Another day brings another set of data to support further Fed tightening. That should be the main story with the release of US personal income data and the core PCE deflator for May. Barring a data surprise, the only threat to the strong dollar story comes from quarter-end rebalancing flows – which could generate some dollar selling at key fixings
USD: Strong data goes head-to-head with rebalancing flows
The dollar remains reasonably well bid after US data releases yesterday prompted another jump up in US yields and firmed up calls for a 25bp hike from the Federal Reserve in July. The economy grew a revised 2% quarter-on-quarter annualised and initial claims dropped back sharply, leaving the market with the impression that the Fed still has more work to do.
Dollar strength emerged across the board yesterday. The key flash point remains USD/JPY. It seems the Bank of Japan is readying intervention above 145 – just as it did last September. News of intervention at either the London or New York open would not be a surprise, and would probably be worth 200 pips maximum before the dollar turned higher again. On the subject of intervention, the Swiss National Bank (SNB) releases first quarter FX intervention figures. In the fourth quarter of last year, it sold around CHF22bn as it sought to strengthen the Swiss franc. A net sale of FX is expected today, although it may be a little smaller after the SNB probably bought FX during the banking crisis in March when EUR/CHF was under pressure.
Back to today. May's core PCE deflator is expected at a firm 0.3-0.4% MoM, consistent with the Fed's view that core inflation is not falling quickly enough. That should keep US rates and the dollar firm. The challenge today will be month and quarter-end portfolio rebalancing flows. The outperformance of US equity benchmarks over the last month and quarter could generate some dollar selling, particularly around the 17CET WMR fix. We prefer to see rebalancing as more of a risk to a preferred view that the dollar stays strong given what seems a clear macro story.

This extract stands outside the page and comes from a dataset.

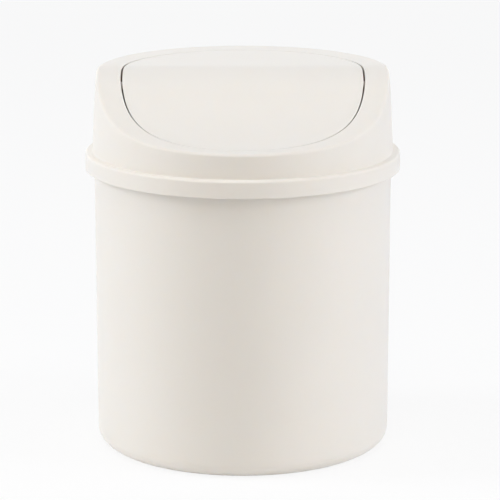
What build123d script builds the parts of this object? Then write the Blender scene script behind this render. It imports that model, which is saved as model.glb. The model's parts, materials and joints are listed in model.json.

DXY could edge up to the 103.65 area unless fixing flows take their toll.
EUR: Sticky Eurozone CPI can provide some support
Following inflation data releases across Europe over the last few days, the June Eurozone core inflation rate is expected at 5.5% YoY today – a rise from 5.3% in May. The data may nudge market pricing towards a 25bp hike from the European Central Bank in both July and September. Currently, the market only prices a combined 37bp rate increase over those two meetings. A hawkish ECB is providing the euro with some resistance to a hawkish Fed, although two-year EUR/USD swap differentials have still widened back out to 120bp in favour of the dollar.
With yield curves still heavily inverted around the world and the Chinese economy continuing to misfire, this is not the best environment for the pro-cyclical euro. EUR/USD can drift back towards the 1.0825/45 area on the day and it is increasingly looking as though we could see a 1.07-1.10 range for a large part of the third quarter this year.
Elsewhere, the Riksbank 25bp hike and increase in the pace of quantitative tightening have failed to provide lasting support to the Swedish krona. However, we note with interest the Riksbank's plans to currency hedge 25% of its FX reserves. We hope to publish more on this later today, but it does seem a confident move from the Riksbank that it expects the undervalued krona to recover in the medium term.
GBP: Steady as she goes
Sterling is consolidating and must be enjoying support from implied short-dated yields over 5%. We made the point in last week's Bank of England review that the FX hedging costs were now very painful for foreign investors in the UK Gilt market – a factor that could help sterling.
There is little on the UK calendar today, so strong US data could briefly tip GBP/USD back to the 1.2550 area, where we expect it to find support.
CAD: Business Outlook Survey to provide a lift
The Canadian dollar has been one of the better G10 performers this year and, like the Mexican peso, is buoyed by a healthy risk-adjusted yield. On the subject of yields, the market is split on whether the Bank of Canada needs to push ahead with its tightening cycle in July. The Bank of Canada (BoC) policy rate is now 4.75%.
One important input into the BoC's decision will be today's release of the quarterly Business Outlook Survey. This will help the BoC better understand both business inflation expectations but also the environment for corporates to be able to push higher prices onto consumers. With Canada's unemployment rate still relatively low by historical standards, corporates may still see opportunities to push on higher prices or restore profit margins. Let's see.
In general, we expect the Canadian dollar to continue to perform well (as should the Mexican peso) and today's outlook survey could help to see the Canadian dollar withstand US dollar strength better than some.